ユニセフが2020年にまとめた報告によると、日本の子どもの「精神的幸福度」は38カ国中37位。2021年の児童虐待の件数は19.7万人、2022年の小中高生の自殺者数は514人で、ともに過去最多。2018年の子どもの貧困率は14%で、OECD諸国の中でも高い水準にあります。現代に日本は、子どもにとって過酷な国なのです。
日本を代表するエンターテイメントである「マンガ」では、このような社会状況を反映した作品が登場しています。代表的なものとして、2021年から2022年にかけて『少年ジャンプ+』で連載された『タコピーの原罪』が挙げられます。

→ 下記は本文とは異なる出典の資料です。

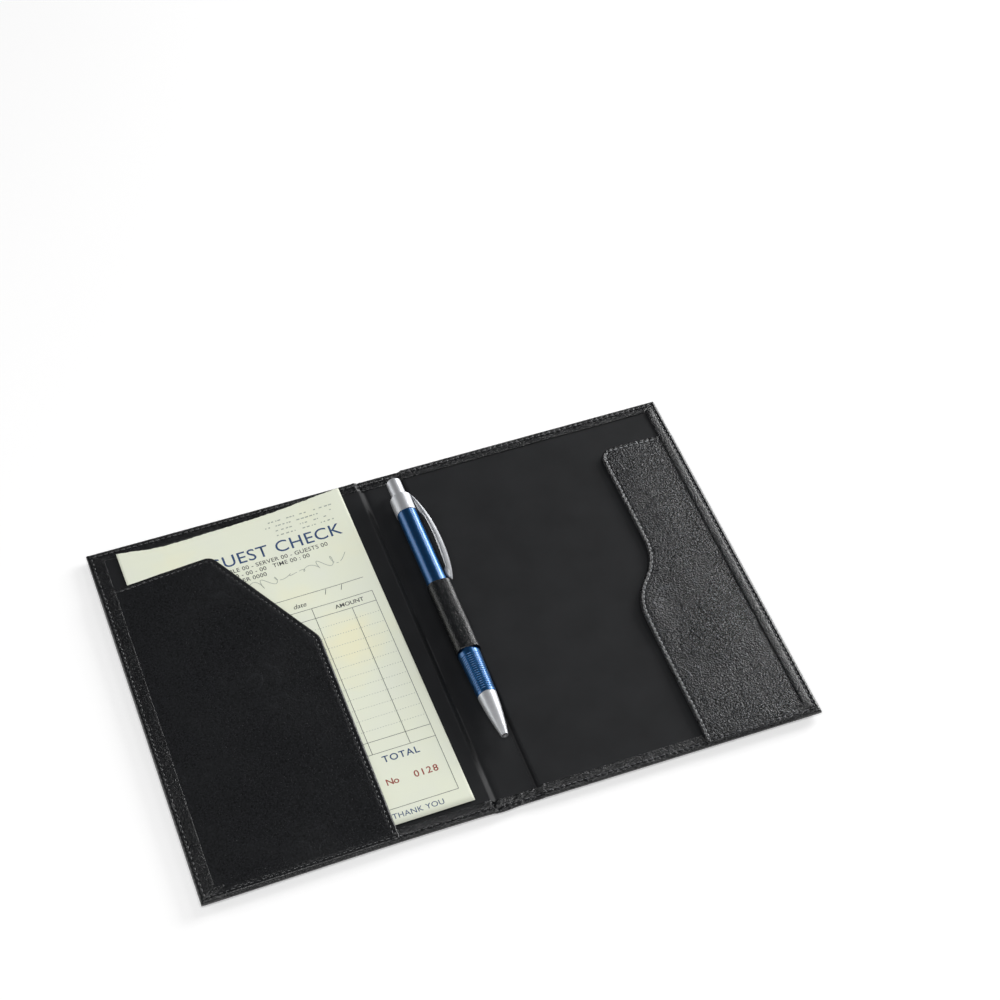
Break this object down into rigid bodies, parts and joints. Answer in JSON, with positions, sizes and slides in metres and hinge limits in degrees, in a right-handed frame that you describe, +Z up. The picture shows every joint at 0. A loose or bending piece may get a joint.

『タコピーの原罪』の主人公は小学4年生の久世しずか。父親は家を出て、残った母親は水商売をしているという、過酷な家庭環境で暮らしています。しずかの同級生・雲母坂まりなは、父親がしずかの母親と不倫関係にあることで夫婦関係が崩壊。まりなは報復として、しずかに壮絶ないじめをしています。とても少年マンガとは思えない、ほとんどレディスコミックのような設定です「マンガ大賞2023」や、「第27回手塚治虫文化賞」のマンガ大賞最終候補にノミネートされるなど、高い評価を得ています。
僕自身も、『タコピーの原罪』は、マンガとしては極めて完成度が高いと思っています。タイムループ設定を活かしたどんでん返しが相次ぐ展開から、まさにソーシャルメディア時代の作品です。ファンによる考察が盛り上がり、最終話公開日のツイート数は約1万4000件を記録しています。